**Requirements:**
Each line containing the word "objects" must be collected.

**Collected data:**
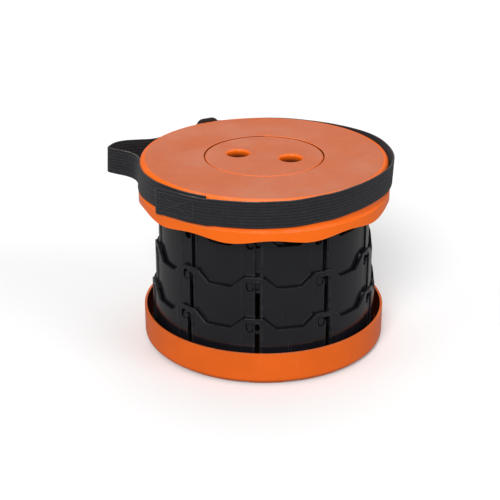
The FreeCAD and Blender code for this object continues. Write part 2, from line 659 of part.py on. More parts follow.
def strap_route():
    """Middle line of the webbing from above: round the rim, through the slider and out into the hand loop."""
    on = strap_middle_radius()
    half_window = (SLIDER_WIDTH - 2 * SLIDER_SIDE_BAR) / 2
    over_bar = slider_inner_radius() + SLIDER_THICKNESS + STRAP_CLEARANCE + STRAP_THICKNESS / 2
    low = half_window - 1.0
    high = SLIDER_MIDDLE_BAR / 2 + 1.3
    run_out = SLIDER_WIDTH / 2 + 2.5
    leave = math.degrees(math.asin(run_out / on))
    start = on_rim(LOOP_JOIN_ANGLE, on)
    end_angle = SLIDER_ANGLE + 360.0 - leave
    middle_angle = (LOOP_JOIN_ANGLE + end_angle) / 2
    end = on_rim(end_angle, on)
    rim = Part.Arc(V(*start, 0), V(*on_rim(middle_angle, on), 0), V(*end, 0)).toShape()
    a = math.radians(LOOP_JOIN_ANGLE)
    run_in = (start[0] - LOOP_RUN_IN * math.cos(a), start[1] - LOOP_RUN_IN * math.sin(a))
    points = [
        end,
        near_slider(-low, on),
        near_slider(-high, over_bar),
        near_slider(high, over_bar),
        near_slider(low, on),
        near_slider(run_out, on + 0.3),
        *[on_rim(angle, SEAT_RADIUS + out) for angle, out in LOOP_POINTS],
        run_in,
        start,
    ]
    radii = [0, 2.0, 2.0, 2.0, 2.0, 20.0, *LOOP_RADII, LOOP_RUN_IN_RADIUS, 0]
    loop = rounded_outline(points, radii, closed=False)
    return Part.Wire([rim] + loop.Edges)


def carry_strap():
    """Webbing standing on edge round the seat's rim, with its sewn double layer and the hand loop."""
    route = strap_route()
    outer = route.makeOffset2D(STRAP_THICKNESS / 2, join=0)
    inner = route.makeOffset2D(-STRAP_THICKNESS / 2, join=0)
    faces = sorted((Part.Face(outer), Part.Face(inner)), key=lambda face: face.Area)
    strip = faces[1].cut(faces[0]).extrude(V(0, 0, STRAP_WIDTH))
    strip.translate(V(0, 0, STRAP_BOTTOM))
    outside = strap_middle_radius() + STRAP_THICKNESS / 2
    layer = tube(outside + STRAP_THICKNESS, outside - STRAP_THICKNESS / 2, STRAP_BOTTOM, STRAP_TOP)
    sweep = OVERLAP_END - OVERLAP_START
    sector = Part.makeCylinder(2 * SEAT_RADIUS, STRAP_WIDTH, V(0, 0, STRAP_BOTTOM), UP, sweep)
    sector.rotate(ORIGIN, UP, OVERLAP_START - 90.0)
    return strip.fuse(layer.common(sector)).removeSplitter()


def strap_stitching():
    """Sewn box with a cross in it, standing out a little from the strap's outer layer."""
    face = strap_middle_radius() + 1.5 * STRAP_THICKNESS
    half_angle = (STITCH_END - STITCH_START) / 2
    half = face * math.sin(math.radians(half_angle))
    low, high = STRAP_BOTTOM + STITCH_INSET, STRAP_TOP - STITCH_INSET
    thread = STITCH_WIDTH / 2
    hem = box_outline(-half - thread, half + thread, low - thread, high + thread)
    window = box_outline(-half + thread, half - thread, low + thread, high - thread)
    near, far = face / 2, face + 1.0
    seams = [radial_prism(hem, near, far).cut(radial_prism(window, near, far))]
    for start, end in ((low, high), (high, low)):
        diagonal = rounded_outline(
            [(-half, start - thread), (half, end - thread), (half, end + thread), (-half, start + thread)],
            [0, 0, 0, 0],
        )
        seams.append(radial_prism(diagonal, near, far))
    thread_layer = tube(face + STITCH_RELIEF, face, STRAP_BOTTOM, STRAP_TOP)
    box = seams[0].fuse(seams[1:]).common(thread_layer)
    return turned(box.removeSplitter(), (STITCH_START + STITCH_END) / 2)


def strap_slider():
    """Three-bar slider: the webbing runs under its side bars and over its middle bar."""
    inner = slider_inner_radius()
    outer = inner + SLIDER_THICKNESS
    half = SLIDER_WIDTH / 2
    bottom, top = STRAP_BOTTOM - SLIDER_OVERHANG, STRAP_TOP + SLIDER_OVERHANG
    frame = radial_prism(box_outline(-half, half, bottom, top, SLIDER_CORNER), inner, outer)
    frame = frame.makeFillet(0.9, [
        edge for edge in frame.Edges
        if abs(edge.BoundBox.YLength) < 1e-6 and abs(edge.BoundBox.YMin + outer) < 1e-6
    ])
    slot_low, slot_high = STRAP_BOTTOM - SLIDER_SLOT_PLAY, STRAP_TOP + SLIDER_SLOT_PLAY
    slots = []
    for left, right in (
        (-half + SLIDER_SIDE_BAR, -SLIDER_MIDDLE_BAR / 2),
        (SLIDER_MIDDLE_BAR / 2, half - SLIDER_SIDE_BAR),
    ):
        slots.append(radial_prism(box_outline(left, right, slot_low, slot_high, 0.8), inner - 1, outer + 1))
    return turned(frame.cut(slots), SLIDER_ANGLE)


# ---------------------------------------------------------------- files
def write(name, shape):
    solids = shape.Solids
    assert solids and all(solid.isValid() and solid.Volume > 0 for solid in solids), name
    body = solids[0] if len(solids) == 1 else Part.makeCompound(solids)
    body.exportStep(os.path.join("parts", name + ".step"))
    box = body.BoundBox
    print(f"{name}: {len(solids)} solids, {body.Volume / 1000:.1f} cm3, z {box.ZMin:.2f} to {box.ZMax:.2f}")


def main():
    os.makedirs("parts", exist_ok=True)
    write("base_tray", base_tray())
    write("base_grip_pads", base_grip_pads())
    write("base_centre_pad", base_centre_pad())
    seat_of_base_screws = PAD_THICKNESS + SCREW_HEAD_HEIGHT
    base_screw_length = FLOOR_TOP - seat_of_base_screws + BASE_SCREW_BITE
    write("base_screws", screw_circle(foot_screw_radius(), seat_of_base_screws, base_screw_length))
    for tier in range(1, TIER_COUNT + 1):
        write(f"tier_ring_{tier:02d}", tier_ring(tier))
    write("seat_lid", seat_lid())
    write("centre_plate", centre_plate())
    flange_underside = LID_UNDERSIDE - TOP_BOSS_LENGTH - TOP_FLANGE_THICKNESS
    lid_screw_length = TOP_FLANGE_THICKNESS + LID_SCREW_BITE
    write("lid_screws", screw_circle(top_screw_radius(), flange_underside, lid_screw_length))
    write("carry_strap", carry_strap())
    write("strap_stitching", strap_stitching())
    write("strap_slider", strap_slider())


main()
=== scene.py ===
# %% [markdown]
# # A telescopic camp stool
# This lesson dresses a finished engineering model of a telescopic camp stool. The frame already holds
# every moulded part at its real place: the tray, ten tier rings, the seat lid, its middle plate, the
# slider and the screws. Blender adds what the frame can't hold: the woven carry strap with its sewn
# overlap, the stitches, and the look of every plastic. Everything is in metres, in the frame's own axes:
# +Z is up, -Y is the front, and the stool stands on the floor at height 0.

# %% Load the frame
import math

import bmesh
import bpy
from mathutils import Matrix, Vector


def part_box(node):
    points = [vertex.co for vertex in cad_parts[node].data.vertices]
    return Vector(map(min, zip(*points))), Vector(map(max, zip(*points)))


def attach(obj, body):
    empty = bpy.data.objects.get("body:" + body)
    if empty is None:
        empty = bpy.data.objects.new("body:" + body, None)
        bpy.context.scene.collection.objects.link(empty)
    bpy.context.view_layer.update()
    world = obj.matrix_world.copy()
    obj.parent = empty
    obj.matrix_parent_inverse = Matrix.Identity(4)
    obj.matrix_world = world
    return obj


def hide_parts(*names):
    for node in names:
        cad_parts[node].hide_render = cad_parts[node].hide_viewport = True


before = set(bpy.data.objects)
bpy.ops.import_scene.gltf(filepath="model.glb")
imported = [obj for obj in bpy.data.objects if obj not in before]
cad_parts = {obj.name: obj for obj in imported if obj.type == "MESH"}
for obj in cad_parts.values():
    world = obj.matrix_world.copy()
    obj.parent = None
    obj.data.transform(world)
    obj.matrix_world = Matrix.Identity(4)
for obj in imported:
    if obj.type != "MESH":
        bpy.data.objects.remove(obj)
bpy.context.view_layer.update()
print("pieces in the frame:", len(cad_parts))

# %% [markdown]
# ## Helpers for shader nodes
# A procedural material is a small tree of nodes. Two helpers keep the cells short. `put` adds one node,
# sets its options, and fills its inputs with either a constant or a link. `new_group` opens a node group
# with named sockets, so that one effect can be used by several materials with different values.


# %% Node helpers
def put(tree, kind, inputs=None, **options):
    """Adds a node; inputs maps a socket's name or number to a constant or to another socket."""
    node = tree.nodes.new(kind)
    for name, value in options.items():
        setattr(node, name, value)
    for socket, value in (inputs or {}).items():
        if isinstance(value, bpy.types.NodeSocket):
            tree.links.new(value, node.inputs[socket])
        else:
            node.inputs[socket].default_value = value
    return node


def math_node(tree, operation, *values):
    """One Math node; its result is the socket that the next node reads."""
    node = put(tree, "ShaderNodeMath", dict(enumerate(values)), operation=operation)
    return node.outputs[0]


def ramp(tree, value, low, high, to_low=0.0, to_high=1.0):
    """Maps a value smoothly from the range low..high to the range to_low..to_high."""
    node = put(
        tree,
        "ShaderNodeMapRange",
        {"Value": value, "From Min": low, "From Max": high, "To Min": to_low, "To Max": to_high},
        interpolation_type="SMOOTHSTEP",
    )
    return node.outputs["Result"]


def object_place(tree):
    """Position in the piece's own coordinates, which moves with the piece."""
    return put(tree, "ShaderNodeTexCoord").outputs["Object"]


def height_of(tree, vector):
    """The Z part of a position or a direction."""
    return put(tree, "ShaderNodeSeparateXYZ", {0: vector}).outputs["Z"]


def looking_up(tree):
    """1 where a face looks straight up, 0 where it's upright, -1 where it looks down."""
    return height_of(tree, put(tree, "ShaderNodeNewGeometry").outputs["Normal"])


def noise(tree, place, **inputs):
    values = {"Vector": place, **inputs}
    return put(tree, "ShaderNodeTexNoise", values).outputs["Fac"]


def product(tree, *factors):
    result = factors[0]
    for factor in factors[1:]:
        result = math_node(tree, "MULTIPLY", result, factor)
    return result


def mix_colours(tree, factor, first, second):
    node = put(tree, "ShaderNodeMix", {"Factor": factor}, data_type="RGBA")
    for socket, value in ((node.inputs[6], first), (node.inputs[7], second)):
        if isinstance(value, bpy.types.NodeSocket):
            tree.links.new(value, socket)
        else:
            socket.default_value = (*value, 1.0)
    return node.outputs[2]


def new_group(name, inputs, outputs):
    """Opens a node group; inputs maps a name to its default, outputs maps a name to its socket type."""
    tree = bpy.data.node_groups.new(name, "ShaderNodeTree")
    for title, default in inputs.items():
        is_colour = isinstance(default, tuple)
        kind = "NodeSocketColor" if is_colour else "NodeSocketFloat"
        socket = tree.interface.new_socket(name=title, in_out="INPUT", socket_type=kind)
        socket.default_value = (*default, 1.0) if is_colour else default
    for title, kind in outputs.items():
        tree.interface.new_socket(name=title, in_out="OUTPUT", socket_type=kind)
    entry = tree.nodes.new("NodeGroupInput")
    leave = tree.nodes.new("NodeGroupOutput")
    return tree, entry.outputs, leave.inputs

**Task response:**
    empty = bpy.data.objects.get("body:" + body)
        empty = bpy.data.objects.new("body:" + body, None)
        bpy.context.scene.collection.objects.link(empty)
before = set(bpy.data.objects)
imported = [obj for obj in bpy.data.objects if obj not in before]
        bpy.data.objects.remove(obj)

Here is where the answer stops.